Short exercise:
Exactly as they appear, copy the lines of the listing from the one containing "hide_parts(node)" through the final line, both included, and nothing else.

Dataset extract:
** begin **
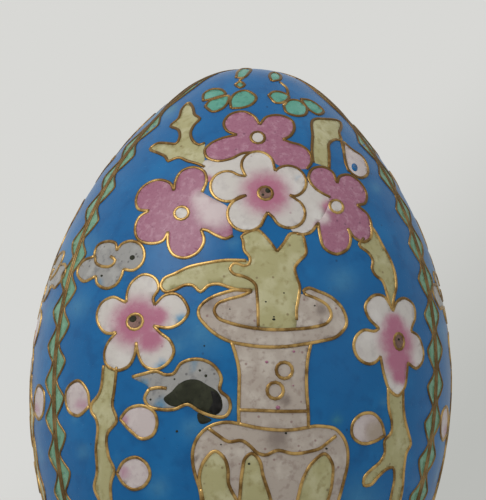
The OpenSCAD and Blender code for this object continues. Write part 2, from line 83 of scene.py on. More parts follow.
def egg_at(z):
    """Radius at a height, and the outward direction there as (across, up)."""
    if z > TIP_JOIN:
        middle, big = (0.0, TIP_Z), TIP_R
    elif z > WAIST:
        middle, big = (EGG_R - UPPER_R, WAIST), UPPER_R
    elif z > BASE_JOIN:
        middle, big = (EGG_R - LOWER_R, WAIST), LOWER_R
    else:
        middle, big = (0.0, BASE_R), BASE_R
    up = max(-1.0, min(1.0, (z - middle[1]) / big))
    out = math.sqrt(1 - up * up)
    return middle[0] + big * out, (out, up)


def face_of_egg(x, z):
    """The point of the egg behind a point of the panel's front elevation, and its normal."""
    radius, (out, up) = egg_at(z)
    turn = math.asin(max(-0.995, min(0.995, x / max(radius, 0.001))))
    normal = Vector((out * math.sin(turn), -out * math.cos(turn), up))
    return Vector((radius * math.sin(turn), -radius * math.cos(turn), z)), normal


print("radius at 20, 40 and 60 mm up:", [round(egg_at(z)[0], 2) for z in (20, 40, 60)])

# %% [markdown]
# ## Three panels
# The drawing is made once and appears three times, a third of a turn apart. The last one is
# the mirror image. A mirror turns faces inside out, so every mesh has its normals
# recalculated after it is placed. The helper also takes the mesh to metres.

# %% Turn a drawing into the pieces of three panels
SIDES = {"front": (0, 1), "right": (120, 1), "left": (240, -1)}
MM = 0.001


def place(side):
    turn, hand = SIDES[side]
    return Matrix.Rotation(math.radians(turn), 4, "Z") @ Matrix.Diagonal((hand, 1, 1, 1))


def make_piece(name, bm, materials, node, side):
    """One named object from a bmesh in mm, standing for a node of the frame."""
    bmesh.ops.transform(bm, matrix=place(side), verts=bm.verts)
    bmesh.ops.recalc_face_normals(bm, faces=bm.faces)
    bmesh.ops.scale(bm, vec=(MM, MM, MM), verts=bm.verts)
    mesh = bpy.data.meshes.new(name)
    bm.to_mesh(mesh)
    bm.free()
    for polygon in mesh.polygons:
        polygon.use_smooth = True
    for material in materials:
        mesh.materials.append(material)
    piece = bpy.data.objects.new(name, mesh)
    bpy.context.scene.collection.objects.link(piece)
    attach(piece, "root")
    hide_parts(node)


def make_pair(side, name, pads, glasses, node, lines, ribbon_metal):
    """The glass of a drawing and the ribbons round it, on one panel."""
    make_piece(f"{side}_{name}_glass", pads, glasses, f"{side}_{node}_enamel", side)
    make_piece(f"{side}_{name}_ribbons", lines, [ribbon_metal], f"{side}_{node}_wires", side)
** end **
Task result:
    hide_parts(node)


def make_pair(side, name, pads, glasses, node, lines, ribbon_metal):
    """The glass of a drawing and the ribbons round it, on one panel."""
    make_piece(f"{side}_{name}_glass", pads, glasses, f"{side}_{node}_enamel", side)
    make_piece(f"{side}_{name}_ribbons", lines, [ribbon_metal], f"{side}_{node}_wires", side)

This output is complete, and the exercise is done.